From: William Tambe <tambewilliam@gmail.com>
To: Andrew Burgess <andrew.burgess@embecosm.com>
Cc: gdb@sourceware.org
Subject: Re: sim_engine_halt() broken in binutils 2.34
Date: Tue, 04 Feb 2020 02:59:00 -0000 [thread overview]
Message-ID: <CAF8i9mMdLvQHWuYh=wHxXVZtJLnDmZA6evSkbJv-vjNpH8szMQ@mail.gmail.com> (raw)
In-Reply-To: <20200203100549.GB20838@embecosm.com>
On Mon, Feb 3, 2020 at 5:05 AM Andrew Burgess
<andrew.burgess@embecosm.com> wrote:
>
> * William Tambe <tambewilliam@gmail.com> [2020-02-02 21:12:00 -0500]:
>
> > On Sun, Feb 2, 2020 at 4:47 PM Andrew Burgess
> > <andrew.burgess@embecosm.com> wrote:
> > >
> > > * William Tambe <tambewilliam@gmail.com> [2020-02-02 00:03:40 -0500]:
> > >
> > > > I am running GDB with target sim.
> > > >
> > > > Calling sim_engine_halt() triggers the following error:
> > > > ../../binutils-gdb/gdb/inferior.c:286: internal-error: inferior*
> > > > find_inferior_pid(process_stratum_target*, int): Assertion `pid != 0'
> > > > failed.
> > > > A problem internal to GDB has been detected,
> > > > further debugging may prove unreliable.
> > > > Quit this debugging session? (y or n)
> > > >
> > > > Any idea idea what changed ?
> > >
> > > I suspect that this is a similar issue (but not the exact same fix) as
> > > something I already posted here:
> > >
> > > https://sourceware.org/ml/gdb-patches/2020-01/msg00980.html
> >
> > I tried using above fix, but it did not resolve the issue.
> >
> > >
> > > You could double check if you like, I believe if you check out the
> > > commit just before 5b6d1e4fa4fc682 then you'll find your issue goes
> > > away.
> >
> > I could not quickly test above as I need to do rebase adjustments for
> > the custom port that I am using.
> >
> > >
> > > The problem is caused, I suspect, by a use of `inferior_ptid' at a
> > > place where this used to not be the null_ptid, but now is null_ptid.
> > >
> > > I had a little nose around for places related to the simulator where
> > > this bug might be hiding, but couldn't see anything obvious.
> > >
> > > If you could let us know which simulator you're using, and what you do
> > > to trigger the call to sim_engine_halt then we might be able to
> > > reproduce the issue.
> >
> > The simulator I am using is a custom port that is not upstream.
> >
> > sim_engine_halt() is used by simulators to do things like SIM_SIGTRAP,
> > SIGABRT, SIGILL or SIM_SIGSEGV;
> > The fact that sim_engine_halt() is broken makes gdb target sim useless
> > because breakpoints cannot be set.
>
> Indeed, but the problem here isn't that sim_engine_halt is broken,
> it's that something else is broken, and stopping the simulator reveals
> the issue.
>
> So in this case the bug is about pids not being 0 when GDB tries to
> lookup the inferior in its internal database.
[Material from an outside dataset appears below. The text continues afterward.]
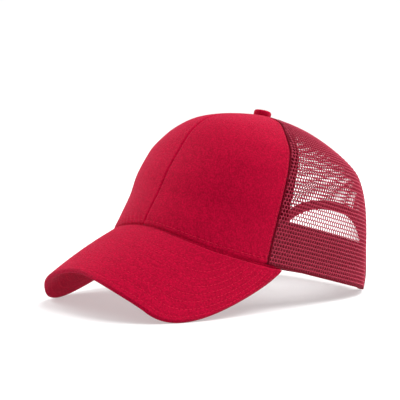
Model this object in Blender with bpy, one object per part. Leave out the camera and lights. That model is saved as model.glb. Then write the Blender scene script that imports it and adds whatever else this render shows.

It will do this lookup
> when an inferior stops, for example, when the simulator stops by
> calling sim_engine_halt.
>
> However, there's a clear separation of responsibilities here, the
> simulator code simulates a target, while wrapping the simulator up as
> a "fake" process, with a pid is done in gdb/remote-sim.c, so one thing
> we can be reasonably certain of is that the issue is not with
> sim_engine_halt, but with remote-sim.
>
> Further, I've tested using a different simulator, and I don't see this
> same problem, nor looking at the code do I see how this problem could
> occur, so my instinct right now is that this is something that has
> maybe been broken in your out of tree port.
>
> >
> > >
> > > You could also try to collect a backtrace from GDB at the point the
> > > assertion triggers, I believe GDB offers to dump core on an assertion,
> > > so you can use that to obtain the backtrace. We might get lucky, and
> > > something in the backtrace could be the offender.
> >
> > See below backtrace from GDB when assert triggers due to
> > sim_engine_halt() getting called for a breakpoint using SIM_SIGTRAP:
> >
> > ../../binutils-gdb/gdb/inferior.c:279: internal-error: inferior*
> > find_inferior_pid(process_stratum_target*, int): Assertion `pid != 0'
> > failed.
> > A problem internal to GDB has been detected,
> > further debugging may prove unreliable.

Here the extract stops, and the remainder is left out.